Speaking of Xavier, Logan is also the last bow for Patrick Stewart’s Professor X — a character so crucial to FOX’s X-universe, there are two of them. In Logan, Xavier is at his absolute lowest, haunted by an event so horrible and traumatic it’s better left unsaid. This is an Xavier we’ve never seen before, kept either in a medicated fog or in the throes of dangerous seizures. This is a man who spent his entire life trying to help, only to have his own aging mind and body betray him. Stewart is in top form, bringing an incredible well of sadness to Charles, but also a lot of humor. Seriously, though there’s nothing funny about their bleak situation, Stewart creates wonderful, heartwarming and funny moments as only such a brilliant actor can.

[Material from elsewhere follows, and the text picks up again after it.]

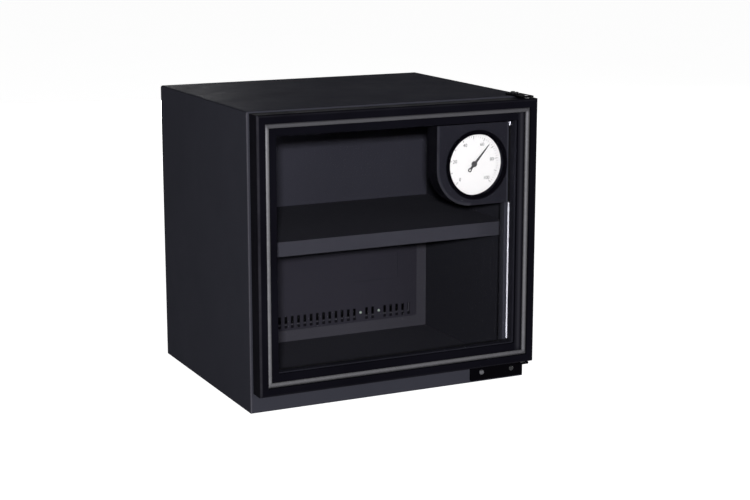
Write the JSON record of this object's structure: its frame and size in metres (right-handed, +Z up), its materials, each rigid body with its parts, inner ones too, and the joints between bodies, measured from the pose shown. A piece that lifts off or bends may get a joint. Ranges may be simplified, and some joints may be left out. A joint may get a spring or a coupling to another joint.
{
  "type": "camera dry cabinet",
  "caption": "Table-top camera dry cabinet: sheet-steel body, framed glass door hinged at the right, shelf, slotted dry-unit cover and dial hygrometer.",
  "frame": {"origin": "middle of the footprint, on the surface that the feet stand on", "axes": "+X to the right as seen from the front, +Y to the back, +Z up; the glass door faces -Y"},
  "size_m": [0.33, 0.2912, 0.3236],
  "materials": {
    "body_paint": "semi-gloss powder coat",
    "inner_paint": "semi-gloss powder coat",
    "hinge_black": "satin black",
    "door_frame": "black, satin to gloss",
    "silver_trim": "satin silver",
    "clear_glass": "clear",
    "clear_window": "clear",
    "black_plastic": "matt black",
    "gasket_rubber": "glossy lip",
    "foot_rubber": "matt",
    "magnet": "matt",
    "screw_steel": "bright plated",
    "white_plastic": "natural",
    "dial_white": "matt white",
    "needle_black": "matt black",
    "brass": "turned",
    "lamp": "translucent lens",
    "granules": "pressed granules",
    "heater_alloy": "plain",
    "board": "coated board",
    "wire_red": "plain insulation"
  },
  "bodies": {
    "cabinet": {"outer_shell": "body_paint", "front_frame": "body_paint", "base_panel": "inner_paint", "inner_back_panel": "inner_paint", "back_panel": "body_paint", "back_panel_screws": "screw_steel", "shelf": "inner_paint", "shelf_rail_left": "inner_paint", "shelf_rail_right": "inner_paint", "foot_front_left": "foot_rubber", "foot_front_right": "foot_rubber", "foot_back_left": "foot_rubber", "foot_back_right": "foot_rubber", "foot_screws": "screw_steel", "hinge_plate_top": "hinge_black", "hinge_plate_bottom": "hinge_black", "hinge_pin_top": "screw_steel", "hinge_pin_bottom": "screw_steel", "hinge_screws": "screw_steel", "hygrometer_housing": "black_plastic", "hygrometer_case": "black_plastic", "hygrometer_dial": "dial_white", "hygrometer_window": "clear_window", "hygrometer_movement": "brass", "dry_unit_cover": "inner_paint", "indicator_lamps": "lamp", "dry_unit_case": "black_plastic", "dry_unit_screws": "screw_steel", "desiccant_cartridge": "white_plastic", "desiccant_granules": "granules", "heater_plate": "heater_alloy", "circuit_board": "board", "supply_wires": "wire_red", "power_inlet": "black_plastic", "inlet_nut": "screw_steel", "rear_vent_grille": "black_plastic"},
    "door": {"door_stile_left": "door_frame", "door_stile_right": "door_frame", "door_rail_top": "door_frame", "door_rail_bottom": "door_frame", "door_trim": "silver_trim", "door_glass": "clear_glass", "glazing_bead": "black_plastic", "door_gasket": "gasket_rubber", "gasket_magnets": "magnet", "hinge_bush_top": "white_plastic", "hinge_bush_bottom": "white_plastic"},
    "pointer": {"hygrometer_needle": "needle_black"},
    "inner_flap": {"inner_shutter": "white_plastic"},
    "outer_flap": {"outer_shutter": "white_plastic"}
  },
  "joints": [
    {"name": "door_hinge", "type": "hinge", "parent": "cabinet", "child": "door", "pos_m": [0.155, -0.13465, 0.16], "axis": [0, 0, 1], "range_deg": [0, 120]},
    {"name": "pointer_turn", "type": "hinge", "parent": "cabinet", "child": "pointer", "pos_m": [0.1008, -0.12, 0.2478], "axis": [0, 1, 0], "range_deg": [-176.6, 93.4], "stiffness_Nm_per_rad": 0.0005},
    {"name": "outer_shutter_swing", "type": "hinge", "parent": "cabinet", "child": "outer_flap", "pos_m": [0, 0.13875, 0.0597], "axis": [-1, 0, 0], "range_deg": [0, 45], "stiffness_Nm_per_rad": 0.01},
    {"name": "inner_shutter_swing", "type": "hinge", "parent": "cabinet", "child": "inner_flap", "pos_m": [0, 0.10455, 0.1257], "axis": [1, 0, 0], "range_deg": [-45, 0]}
  ],
  "couplings": [
    {"joint": "inner_shutter_swing", "follows": "outer_shutter_swing", "ratio": -1}
  ]
}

Both Jackman and Stewart are a tour de force in Logan, giving performances that redefine what we’ve come to expect of the “superhero” genre. And while Logan marks their final performances as both Wolverine and Professor X, do not weep for the future of the X-franchise. It is bright and it’s name is Daphne Keen. For a film that is awash in despair, Keen’s Laura/X-23 is a shining star, capable of both sharing and occasionally stealing the limelight from her more experienced co-stars. She does a lot with very little, using her incredibly expressive eyes to deliver a wide range of emotions: hostility, fear, anguish, disdain, sympathy, acceptance. The bond she forms with Logan is the very heart of the film, giving both him and Xavier a final mission, some purpose in a world that’s through with mutants. She’s also a tiny powerhouse, and whenever she gets to unleash her claws — either alone or teamed with Logan — it is a treat of hyper-violence.

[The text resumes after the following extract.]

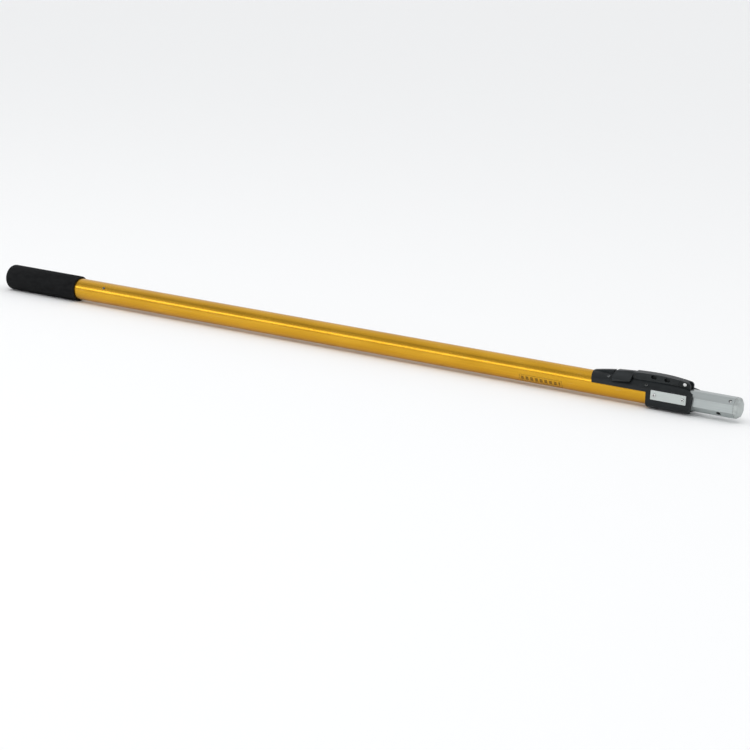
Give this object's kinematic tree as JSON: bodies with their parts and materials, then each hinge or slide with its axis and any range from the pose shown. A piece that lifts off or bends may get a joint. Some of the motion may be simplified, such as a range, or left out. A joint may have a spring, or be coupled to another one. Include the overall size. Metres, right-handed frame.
{
  "type": "roller extension pole",
  "caption": "Telescopic painting pole: gold round outer tube with black grip, octagonal silver inner tube, black cam-lever lock that clamps it at any length.",
  "frame": {"origin": "centre of the grip's flat butt face, on the axis of the pole", "axes": "+X along the pole from the grip to the tool end, +Z towards the lever, +Y to the left side plate"},
  "size_m": [1.192, 0.0388, 0.0443],
  "materials": {
    "gold_anodised": "gold anodised, satin",
    "silver_anodised": "clear anodised extrusion, satin",
    "nose_aluminium": "die-cast, bead blasted",
    "plate_steel": "brushed",
    "bright_steel": "zinc plated, bright",
    "black_nylon": "glass-filled nylon, fine moulded grain",
    "lever_nylon": "glass-filled nylon, slightly smoother",
    "grip_rubber": "matte, fine grain",
    "bush_acetal": "natural grey acetal",
    "brake_rubber": "moulded friction rubber"
  },
  "bodies": {
    "outer_pole": {"outer_tube": "gold_anodised", "grip_sleeve": "grip_rubber", "tube_end_plug": "black_nylon", "retract_stop": "grip_rubber", "lock_housing": "black_nylon", "guide_bush": "bush_acetal", "lever_pin": "bright_steel", "side_plate_right": "plate_steel", "plate_screw_rear_right": "bright_steel", "plate_screw_front_right": "bright_steel", "roll_pin_right": "bright_steel", "saddle_rivet_right": "plate_steel", "stop_rivet_right": "plate_steel", "side_plate_left": "plate_steel", "plate_screw_rear_left": "bright_steel", "plate_screw_front_left": "bright_steel", "roll_pin_left": "bright_steel", "saddle_rivet_left": "plate_steel", "stop_rivet_left": "plate_steel"},
    "inner_pole": {"inner_tube": "silver_anodised", "nose_plug": "nose_aluminium", "rear_slide_plug": "bush_acetal", "nose_pin_right": "bright_steel", "slide_plug_rivet_right": "plate_steel", "nose_pin_left": "bright_steel", "slide_plug_rivet_left": "plate_steel"},
    "lever": {"cam_lever": "lever_nylon", "thumb_pad": "lever_nylon", "pad_screw": "bright_steel"},
    "brake": {"brake_shoe": "brake_rubber"}
  },
  "joints": [
    {"name": "pole_extension", "type": "slide", "parent": "outer_pole", "child": "inner_pole", "axis": [1, 0, 0], "range_m": [0, 0.8]},
    {"name": "lever_flip", "type": "hinge", "parent": "outer_pole", "child": "lever", "pos_m": [1.1165, 0, 0.0192], "axis": [0, 1, 0], "range_deg": [0, 80]},
    {"name": "brake_lift", "type": "slide", "parent": "outer_pole", "child": "brake", "axis": [0, 0, 1], "range_m": [0, 0.0009], "stiffness_N_per_m": 0.2, "springref_m": 0.01719}
  ],
  "couplings": [
    {"joint": "brake_lift", "follows": "lever_flip", "m_per_rad": 0.00064}
  ]
}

Logan is a film that hits as hard as it does because of all that has come before it. After Deadpool, FOX had the confidence to give Logan the R-rating which allows it to go as far as it needs in order to tell a brutal and beautiful story. In a world saturated in superhero movies, Logan stands in stark contrast, giving us heroes that aren’t as super as we’d expect, but are all the more heroic in spite of that. And after pouring nearly two decades into the role of Wolverine, Jackman is allowed what many actors never are — a perfect ending and fond farewell to a character that is immensely important to him, us, and comic book cinema.